**Given instruction:** Give the lines of the material verbatim, from the first line to the line with "SPECK = 0.0034", including both.

* Start *

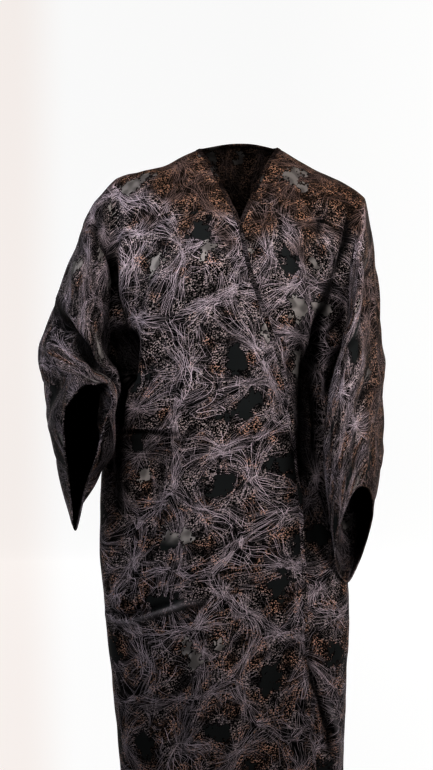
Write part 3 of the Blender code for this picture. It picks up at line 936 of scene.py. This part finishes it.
def strands(place, spacing, bundle, seed):
    """Hair-thin strands of even width that run through a tie in the middle of each border and
    fan out to both sides of it."""
    across, along, mark = place
    wide = abs(along) * bundle.spread + bundle.tie
    fan = (across + along * bundle.twist) / wide
    fan = fan + (grain(along * 1.7 + mark + seed, fan * 1.2 + mark) - 0.5) * bundle.bend
    strip = fan * bundle.count
    row = strip.floor()
    one, two = chance(row, mark + seed), chance(row, mark + seed + 31.7)
    off = abs(strip - row - 0.5 - (one - 0.5) * 0.7) * wide * (spacing / bundle.count)
    run = along * 2.0 + two * 5
    run = run - run.floor()
    strand = off.rise(HAIR, HAIR * 0.4) * run.rise(0.0, 0.15) * run.rise(0.80, 0.60)
    return strand * abs(across).rise(0.42, 0.22) * abs(fan).rise(1.1, 0.8) * two.rise(0.20, 0.90)


# Each piece is cut from its own stretch of the organza.
CUT_FROM = {
    "front_right": (0.0, 0.0), "front_left": (3.1, 1.7), "back": (6.3, 4.1), "band": (9.2, 2.6),
}
SPECK = 0.0034


def organza(name):
    """The cloth's finish, drawn on the flat map of one piece."""
    material, shader, start = new_finish(name + "_organza")
    x, y = split(start.node("ShaderNodeUVMap", {"uv_map": "flat"}, {}, "UV"))
    x, y = x + CUT_FROM[name][0], y + CUT_FROM[name][1]
    worn_x, worn_z = split(start.node("ShaderNodeTexCoord", {}, {}, "Object"), "XZ")
    fold = start.node("ShaderNodeAttribute", {"attribute_name": "painted_fold_shade_and_shine"}, {}, "Fac")

    spacing = NETS[0][0]
    bend = (grain(x / 0.06, y / 0.06) - 0.5) * CURL
    qx, qy = (x + bend + sway(x, y)) / spacing, (y + bend) / spacing
    near, next_near = cell(qx, qy, "F1", "Distance"), cell(qx, qy, "F2", "Distance")
    kind, other_kind = split(cell(qx, qy, "F1", "Color"))
    border = next_near - near + (grain(x / 0.024, y / 0.024, 1.0) - 0.5) * 0.7

    nets = [net(x, y, spacing, seed) for spacing, seed in NETS]
    hair = None
    for number, bundle in enumerate(BUNDLES):
        lines = strands(nets[bundle.net], NETS[bundle.net][0], bundle, 3 * number)
        if bundle.net == FINE_NET:
            lines = lines * border.rise(0.26, 0.06)
        hair = lines if hair is None else hair.top(lines)

    speck_x = (x + (grain(x / 0.005, y / 0.005) - 0.5) * 0.004) / SPECK
    dots = cell(speck_x, y / SPECK, "F1", "Distance")
    dot_kind = split(cell(speck_x, y / SPECK, "F1", "Color"))[0]
    crowded = grain(x / 0.026 + 8, y / 0.026, 1.0).rise(0.30, 0.66) * 0.85 + 0.15
    dots = (dots + dot_kind * 0.35).rise(0.52, 0.40) * border.rise(0.06, 0.18) * crowded

    ragged = (grain(x / 0.012, y / 0.012, 2.5, 0.6) - 0.5) * 0.42
    ragged = ragged + (grain(x / 0.03, y / 0.03 + 4) - 0.5) * 0.25
    pale = (other_kind + worn_z * 0.8).rise(0.08, 0.10)
    reach = near + ragged - kind * 0.10 + pale * 0.04 + 0.01
    patch, patch_edge = reach.rise(0.11, 0.09), reach.rise(0.15, 0.12) * 0.9

    drift = (grain(x / 0.05, y / 0.05 + 2) - 0.5) * 0.16
    brown = (worn_z + drift + (worn_x + 0.10).least(0) * 0.9).rise(-0.22, -0.11)
    brown = brown.top((worn_x + drift * 0.3).rise(0.218, 0.245) * 0.8)
    rusty = (grain(x / 0.04, y / 0.04 + 7) - worn_z * 0.35).rise(0.70, 0.92)
    seed = blend(brown, blend(rusty, SEED, RUSTY_SEED), BROWN_SEED)
    colour = blend(dots, blend(brown, GROUND, BROWN_GROUND), seed)
    colour = blend(hair, colour, blend(brown, STRAND, BROWN_STRAND))
    bright = grain(x / 0.02, y / 0.02 + 3).rise(0.35, 0.65)
    cream = blend(brown * 0.6, blend(bright, PALE_PATCH, BRIGHT_PATCH), BROWN_PATCH)
    sheer = blend(pale, DARK_PATCH, cream)
    colour = blend(patch, blend(patch_edge, colour, PATCH_EDGE), sheer)
    # Painted shade: creases, shadows and the shell's inside are darkened towards near black.
    colour = blend(fold * 0.95, colour, PAINTED_SHADE)
    # Painted highlight along some pressed lines, strongest on the strands.
    colour = blend(fold * -1.0 * (hair * 0.7 + 0.3), colour, SHINE)
    if name == "band":
        # The band is blended towards black, more towards the neck: its double cloth, and painted
        # shade along the lapped edge.
        colour = blend(worn_z.rise(-0.50, -0.16) * 0.45 + 0.2, colour, BAND_BLACK)
    colour.tree.links.new(shader.inputs["Base Color"], colour.socket)
    shader.inputs["Roughness"].default_value = 0.55
    shader.inputs["Specular IOR Level"].default_value = 0.03
    return material


# The three panels
#
# Each is one layer of organza, cut in one with its half sleeves, and carries its flat map and the
# painted shade and highlights of its creases and shadows. Its inside is painted with shade, as it
# lies in the garment's own shade.

CLOTH = 0.0008
INSIDE_SHADE = 0.7


def panel_piece(name):
    """A panel's own thin shell of cloth, with its flat map."""
    own = cells[cell_panels == name]
    mesh = bpy.data.meshes.new(name + "_cloth")
    used, corner = np.unique(joined[own], return_inverse=True)
    mesh.from_pydata(cloth[used].tolist(), [], corner.reshape(own.shape).tolist())
    mesh.uv_layers.new(name="flat").data.foreach_set("uv", flats[own].reshape(-1))
    mesh.attributes.new("painted_fold_shade_and_shine", "FLOAT", "POINT").data.foreach_set("value", painted_shade_and_shine[used])
    mesh.shade_smooth()
    piece = placed(name + "_cloth", mesh)
    wall = piece.modifiers.new("wall", "SOLIDIFY")
    wall.thickness = CLOTH
    wall.offset = -1
    bpy.context.view_layer.objects.active = piece
    bpy.ops.object.modifier_apply(modifier="wall")
    # The inside of the shell is painted with shade.
    shade = np.zeros(len(mesh.vertices))
    painted_fold_shade_and_shine = mesh.attributes["painted_fold_shade_and_shine"].data
    painted_fold_shade_and_shine.foreach_get("value", shade)
    shade[len(used):] = np.maximum(shade[len(used):], INSIDE_SHADE)
    painted_fold_shade_and_shine.foreach_set("value", shade)
    return piece


for name in ("front_right", "front_left", "back"):
    panel = panel_piece(name)
    panel.data.materials.append(organza(name))
    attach(panel, "root")
    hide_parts(name)
    name + "_organza"


# The neck band
#
# One narrow folded strip of the same organza. It binds the right front's free edge, the neck and
# the left front's edge. It is painted darker than the panels, most towards the neck, partly because
# its cloth is double and partly as shade along the lapped edge.

# Across the strip from the edge inwards, and off the cloth.
STRIP_SECTION = (
    (-0.0009, -0.0004), (-0.0006, 0.0004), (0.0004, 0.0008), (0.0028, 0.0009), (0.0068, 0.0008),
    (0.0078, 0.0004), (0.0081, -0.0004), (0.0078, -0.0012), (0.0068, -0.0016), (0.0028, -0.0017),
    (0.0004, -0.0016), (-0.0006, -0.0012),
)
FOLD_ROUND = 0.001
NECK_ROWS = 5

band_organza = organza("band")


def edging(name, line, inward, outward, width, closed):
    """A folded strip along an edge of the cloth: a rounded flat section swept along it."""
    count, ring = len(line), len(STRIP_SECTION)
    inward = inward / np.linalg.norm(inward, axis=1, keepdims=True)
    outward = outward - inward * (outward * inward).sum(axis=1, keepdims=True)
    outward = outward / np.linalg.norm(outward, axis=1, keepdims=True)
    points = np.stack([
        line + inward * (s * width / BAND_WIDTH if s > FOLD_ROUND else s) + outward * h
        for s, h in STRIP_SECTION
    ], axis=1)
    faces = []
    for i in range(count if closed else count - 1):
        j = (i + 1) % count
        for k in range(ring):
            m = (k + 1) % ring
            faces.append((i * ring + k, j * ring + k, j * ring + m, i * ring + m))
    if not closed:
        faces.append(tuple(range(ring))[::-1])
        faces.append(tuple(range((count - 1) * ring, count * ring)))
    mesh = bpy.data.meshes.new(name)
    mesh.from_pydata(points.reshape(-1, 3).tolist(), [], faces)
    along = np.concatenate([[0], np.cumsum(np.linalg.norm(np.diff(line, axis=0), axis=1))])
    flat_map = mesh.uv_layers.new(name="flat")
    for corner, flat in zip(mesh.loops, flat_map.data):
        place, at = divmod(corner.vertex_index, ring)
        flat.uv = (STRIP_SECTION[at][0], along[place])
    piece = placed(name, mesh)
    bpy.context.view_layer.objects.active = piece
    piece.select_set(True)
    bpy.ops.object.mode_set(mode="EDIT")
    bpy.ops.mesh.select_all(action="SELECT")
    bpy.ops.mesh.normals_make_consistent(inside=False)
    bpy.ops.object.mode_set(mode="OBJECT")
    piece.select_set(False)
    mesh.shade_smooth()
    mesh.materials.append(band_organza)
    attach(piece, "root")
    return piece


def smoothed(vectors, rounds):
    """Vectors along an edge, evened out with their neighbours."""
    for _ in range(rounds):
        vectors[1:-1] = (vectors[:-2] + 2 * vectors[1:-1] + vectors[2:]) / 4
    return vectors


right, left, back = (on_cloth[name, "body"] for name in ("front_right", "front_left", "back"))
neck = slice(SIDE_COLUMNS + 1, SIDE_COLUMNS + 1 + NECK_COLUMNS)
edge_ids = np.concatenate([right[::-1, 0], back[0, neck], left[:, 0]])
inner_ids = np.concatenate([right[::-1, 1], back[NECK_ROWS, neck], left[:, 1]])
keep = np.concatenate([[True], edge_ids[1:] != edge_ids[:-1]])
edge_ids, inner_ids = edge_ids[keep], inner_ids[keep]
toward = cloth[inner_ids] - cloth[edge_ids]
toward = smoothed(toward / np.linalg.norm(toward, axis=1, keepdims=True), 3)
off_edge = smoothed(cloth_normals[edge_ids], 2)
band = edging("neck_band_strip", cloth[edge_ids], toward, off_edge, BAND_WIDTH, False)
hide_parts("neck_band")


# The hems
#
# The cuffs and the bottom are turned in narrowly and stitched flat, with the same fold as the band.

CUFF_HEM = 0.005
BOTTOM_HEM = 0.007

hems = []
for side in ("right", "left"):
    front, rear = on_cloth["front_" + side, side + "_arm"], on_cloth["back", side + "_arm"]
    rim, inside = (np.concatenate([front[:, i], rear[-2:0:-1, i]]) for i in (-1, -2))
    inward = cloth[inside] - cloth[rim]
    hems.append(edging(side + "_cuff_hem", cloth[rim], inward, cloth_normals[rim], CUFF_HEM, True))
rim, inside = (np.concatenate([right[i], back[i, 1:], left[i, -2::-1]]) for i in (-1, -2))
inward = cloth[inside] - cloth[rim]
hems.append(edging("bottom_hem", cloth[rim], inward, cloth_normals[rim], BOTTOM_HEM, False))

# With their edges made, the size of each panel's flat cut is worked out.
for name, edges in (("front_right", [band]), ("front_left", []), ("back", hems)):
    cut = flats[cells[cell_panels == name]]
    size = np.ptp(cut.reshape(-1, 2), axis=0)


# The stage
#
# A long sheet of paper lies below the garment and curves up far behind it. It glows with painted
# light instead of being lit: white behind the garment, warmer to the left, and dark in front, where
# its glow would light the cloth from below.

FLOOR_Z = HEM_Z - 0.05
FLOOR_FRONT, FLOOR_SIDE = -7.5, 7.0
CURVE_Y, CURVE_ROUND, CURVE_STEPS, WALL_TOP = 6.0, 1.2, 12, 6.0

bpy.ops.mesh.primitive_plane_add(size=1)
floor = bpy.context.object
floor.name = "floor"
floor.select_set(False)
curve = [
    (CURVE_Y + CURVE_ROUND * np.sin(turn), CURVE_ROUND * (1 - np.cos(turn)))
    for turn in np.linspace(0, np.pi / 2, CURVE_STEPS)
]
bends = [(FLOOR_FRONT, 0.0), *curve, (CURVE_Y + CURVE_ROUND, WALL_TOP)]
points = [(x, y, FLOOR_Z + z) for y, z in bends for x in (-FLOOR_SIDE, FLOOR_SIDE)]
faces = [(2 * i, 2 * i + 1, 2 * i + 3, 2 * i + 2) for i in range(len(bends) - 1)]
sweep = bpy.data.meshes.new("floor")
sweep.from_pydata(points, [], faces)
sweep.shade_smooth()
floor.data = sweep

paper, paper_shader, start = new_finish("paper")
paper_x, paper_y = split(start.node("ShaderNodeTexCoord", {}, {}, "Object"))
aside = paper_x / (paper_y - CAMERA_Y)
# Painted glow: the paper lights itself with this colour.
glow = blend(aside.rise(-0.100, -0.140), (0.950, 0.950, 0.950, 1), (0.915, 0.872, 0.850, 1))
glow = blend(aside.rise(0.02, 0.15), glow, (0.972, 0.972, 0.970, 1))
glow = blend(paper_y.rise(-0.4, 1.1), (0.05, 0.05, 0.05, 1), glow)
paper.node_tree.links.new(paper_shader.inputs["Emission Color"], glow.socket)
paper_shader.inputs["Emission Strength"].default_value = 1.0
paper_shader.inputs["Base Color"].default_value = (0.03, 0.03, 0.03, 1)
paper_shader.inputs["Roughness"].default_value = 0.9
sweep.materials.append(paper)

WHITE, BLUISH = (1.0, 0.96, 0.95), (0.74, 0.84, 1.0)
for name, size, watts, spread, colour, place, aim in (
    ("key", (0.8, 1.0), 6.1, 66, WHITE, (-0.9, -1.9, 0.75), (0, 0, 0.02)),
    ("fill", (0.8, 1.0), 2.3, 66, WHITE, (1.1, -2.0, 0.45), (0, 0, -0.05)),
    ("right_rim", (0.6, 1.2), 1.5, 44, BLUISH, (-2.0, -0.9, 0.5), (-0.25, 0, -0.2)),
    ("left_rim", (0.6, 1.2), 4.0, 44, WHITE, (1.9, -1.1, 0.5), (0.26, 0, -0.42)),
):
    lamp = bpy.data.lights.new(name, "AREA")
    lamp.shape = "RECTANGLE"
    lamp.size, lamp.size_y = size
    lamp.energy = watts
    lamp.spread = np.radians(spread)
    lamp.color = colour
    lamp_object = placed(name, lamp)
    lamp_object.location = place
    lamp_object.rotation_euler = (Vector(aim) - Vector(place)).to_track_quat("-Z", "Y").to_euler()
world = bpy.data.worlds.new("world")
world.use_nodes = True
world.node_tree.nodes["Background"].inputs["Color"].default_value = (1, 1, 1, 1)
world.node_tree.nodes["Background"].inputs["Strength"].default_value = 0.05
bpy.context.scene.world = world
bpy.context.scene.view_settings.view_transform = "Standard"
bpy.context.scene.view_settings.gamma = 0.72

* End *

**Output:**
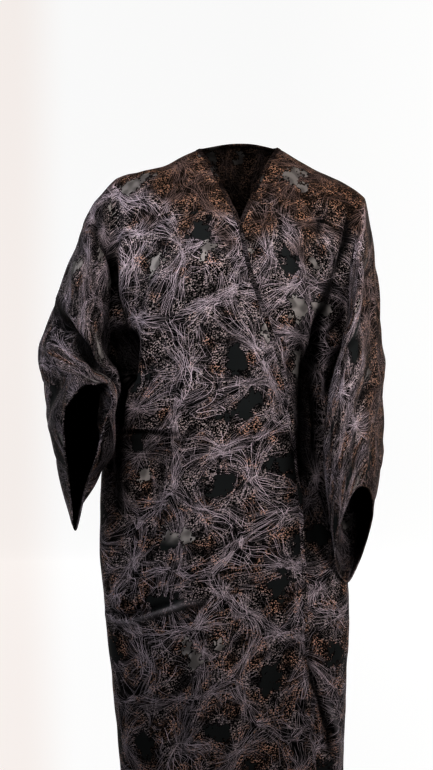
Write part 3 of the Blender code for this picture. It picks up at line 936 of scene.py. This part finishes it.
def strands(place, spacing, bundle, seed):
    """Hair-thin strands of even width that run through a tie in the middle of each border and
    fan out to both sides of it."""
    across, along, mark = place
    wide = abs(along) * bundle.spread + bundle.tie
    fan = (across + along * bundle.twist) / wide
    fan = fan + (grain(along * 1.7 + mark + seed, fan * 1.2 + mark) - 0.5) * bundle.bend
    strip = fan * bundle.count
    row = strip.floor()
    one, two = chance(row, mark + seed), chance(row, mark + seed + 31.7)
    off = abs(strip - row - 0.5 - (one - 0.5) * 0.7) * wide * (spacing / bundle.count)
    run = along * 2.0 + two * 5
    run = run - run.floor()
    strand = off.rise(HAIR, HAIR * 0.4) * run.rise(0.0, 0.15) * run.rise(0.80, 0.60)
    return strand * abs(across).rise(0.42, 0.22) * abs(fan).rise(1.1, 0.8) * two.rise(0.20, 0.90)


# Each piece is cut from its own stretch of the organza.
CUT_FROM = {
    "front_right": (0.0, 0.0), "front_left": (3.1, 1.7), "back": (6.3, 4.1), "band": (9.2, 2.6),
}
SPECK = 0.0034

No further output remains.